While some investors have been waiting in anticipation, holding onto their bank shares rain, hail, or shine, mainly so they can receive the next big dividend, we need to look at what has driven the result to determine if their decision was wise. Specifically, was it good management on the part of the banks that brought their bumper reports?
Before answering, think back over the past decade. Most agree it has been a rough road for the banks, emerging from a Royal Commission and then later the uncertainty of the COVID pandemic. While some may argue that Banks are now sitting pretty, as they are making easy money from what appears to be a radical policy set by the RBA. But it is not that simple.
Banks did not just sit on their laurels, during the pandemic as bank board members knew they needed to act, especially with interest rates for fixed loans so low at the time. So, they focussed on writing more loans and cutting expenses.
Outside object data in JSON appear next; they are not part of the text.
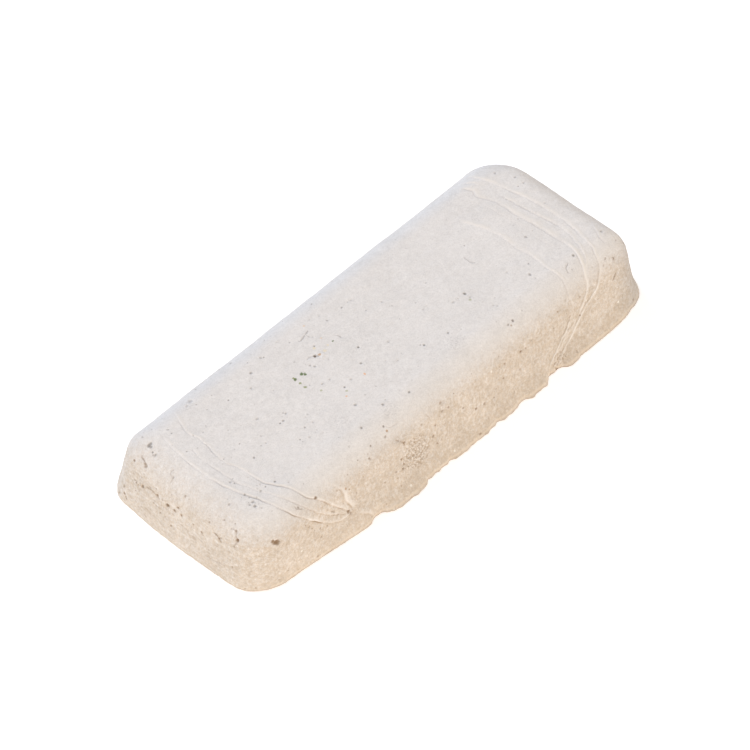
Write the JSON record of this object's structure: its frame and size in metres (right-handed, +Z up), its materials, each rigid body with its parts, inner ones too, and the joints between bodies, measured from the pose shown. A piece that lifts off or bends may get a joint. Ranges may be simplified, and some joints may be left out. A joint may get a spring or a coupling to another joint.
{
  "type": "gymnastics chalk block",
  "caption": "Solid bar of cast magnesium carbonate with broad rounded top edges, drafted walls, a flat foot and a ragged flash along one long side.",
  "frame": {"origin": "centre of the bar's outer box, on the flat foot", "axes": "+X along the bar, away from the end with the tucked-in corner; +Y across it, away from the ragged side; +Z up, out of the flat top"},
  "size_m": [0.1214, 0.0494, 0.0183],
  "materials": {
    "chalk": "matte"
  },
  "bodies": {
    "root": {"chalk_block": "chalk"}
  },
  "joints": []
}
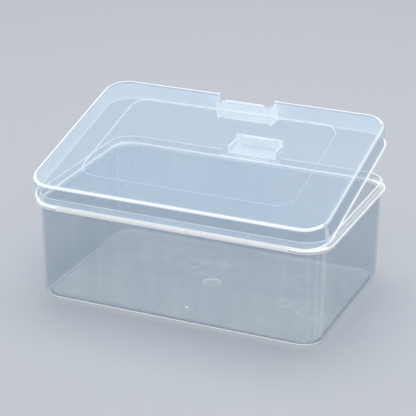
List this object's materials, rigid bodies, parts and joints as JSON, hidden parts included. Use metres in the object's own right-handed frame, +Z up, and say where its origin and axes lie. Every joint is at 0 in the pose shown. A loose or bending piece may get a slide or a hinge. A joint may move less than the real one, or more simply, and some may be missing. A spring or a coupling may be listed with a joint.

According to data from the Australian Bureau of Statistics, prior to the pandemic the proportion of new fixed rate loans was hovering at around 15%. But this rose strongly during the pandemic, initially to 35% and up to around 45% in 2021. Although this quickly changed as the percentage of fixed rate loans dived to around 5% by 2022. Banks are now making bigger margins from these loans that were on low fixed rates as their fixed terms come to an end.
It is worth considering that at no time in history have we recorded such a huge jump in the cash rate in such a short time. Higher rates have hurt existing borrowers and created uncertainty for those contemplating a property purchase, however, the rise has created a sweet spot for banks. This is important at a time when banks are dealing with increased risk of cyber attacks and this has seen an increase in costs for them.
Recently we have seen the collapse of international banks and the fallout of the crypto crash has hurt investors and we can't assume that Australian banks are immune. This is a crucial point to make about international banks collapsing because we are now more than ever in a global economy and the recent bank rescues have caused investors to be fearful across the world.
What investors need to think about is big US banks and banks in other countries have also posted record first-quarter profits. Governments are still spending, and we saw this in the Budget released only last week here in Australia. If the government is spending up, we know this flows onto the stock market, so we urge investors to remember to think like Warren Buffett and not the herd.
Locally, Australian bank stocks have risen from the lows recorded in the pandemic as follows: ANZ is up 72% to $24.31, CBA has risen 84%, NAB gained 100%, WBC is up 57%. This indicates WBC may have more potential to rise.
Also of interest is CBA whose shares have risen 8% from the high prior to the COVID crash, which means it has only gained 8% in three years. ANZ, NAB and WBC are still trading below their pre-COVID highs, so what does that mean for investors? The analysis indicates further upside is likely for bank shares over the next few years.
While there is some short-term volatility for banks to overcome, these stocks should be high on the list of preferred investments for most medium to long term investors. Banks are also great for new investors wanting to learn.
Our preferred banks are currently Commonwealth Bank (CBA) and Westpac (WBC), however, when banks turn back up to start the next rise it will make sense to hold more than two banks, so be patient and wait for confirmation of the next rise before buying.